News Release

Exposure to gun violence boosts odds of teens acting violently

Peer-Reviewed Publication

University of Michigan

ANN ARBOR, Mich.---Exposure to gun violence makes adolescents twice as likely to perpetrate serious violence in the next two years, according to a University of Michigan researcher.

Jeffrey B. Bingenheimer, a doctoral student in health behavior and health education, analyzed five years of data from adolescents living in 78 neighborhoods in Chicago. Bingenheimer is lead author on a paper in this week's journal Science.

Using a statistical method called propensity stratification, Bingenheimer and coauthors Robert Brennan and Felton Earls aimed to establish a firm cause and effect relationship between exposure to gun violence and later perpetrating violence.

"We wanted to know whether these just tend to occur in the same populations or if one actually caused the other," Bingenheimer said. "These findings suggest there is a substantial cause and effect relationship between exposure and perpetration.
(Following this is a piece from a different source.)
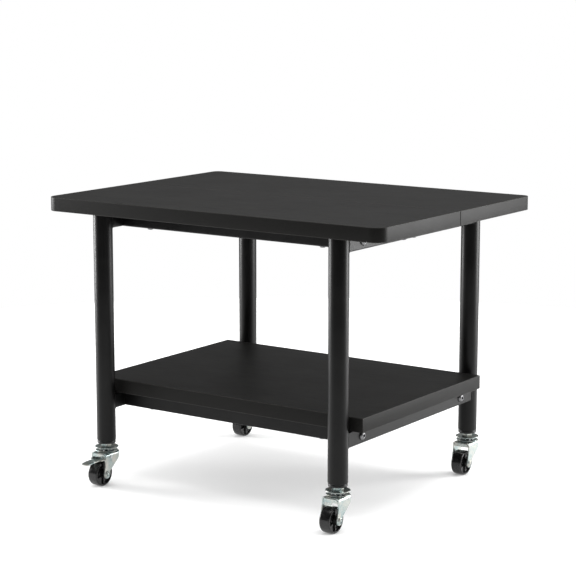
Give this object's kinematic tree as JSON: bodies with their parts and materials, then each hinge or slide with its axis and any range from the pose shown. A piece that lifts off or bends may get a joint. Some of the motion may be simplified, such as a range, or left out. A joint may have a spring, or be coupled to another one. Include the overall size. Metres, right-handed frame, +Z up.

Violence can be transmitted from person to person by means of exposure in the community."

Bingenheimer used data from the Project on Human Development in Chicago Neighborhoods, a longitudinal study that conducted extensive interviews with more than 6,000 young people and their primary care givers on everything from reading proficiency to family members with legal problems to delinquency in their peer groups. Bingenheimer used data from about 1,500 adolescents who were within six months of their 12th or 15th birthday at the time of their first interview.

The project is based at Harvard University, with involvement from Columbia University, Emory University, Johns Hopkins, and Pennsylvania State University, among others. Brennan and Earls are faculty members at Harvard.
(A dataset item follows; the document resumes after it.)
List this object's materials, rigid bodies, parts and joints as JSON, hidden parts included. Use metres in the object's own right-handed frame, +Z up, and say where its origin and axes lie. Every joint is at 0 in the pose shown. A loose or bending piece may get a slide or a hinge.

Bingenheimer received a fellowship that involved working with Stephen Raudenbush, one of the project's scientific directors and a faculty member at the Survey Research Center at U-M's Institute for Social Research. That led Bingenheimer to apply his public health interests to firearm violence.

Bingenheimer said many researchers have looked at how violence begets violence. His use of the complex statistical approaches he learned from Raudenbush help make this paper unique.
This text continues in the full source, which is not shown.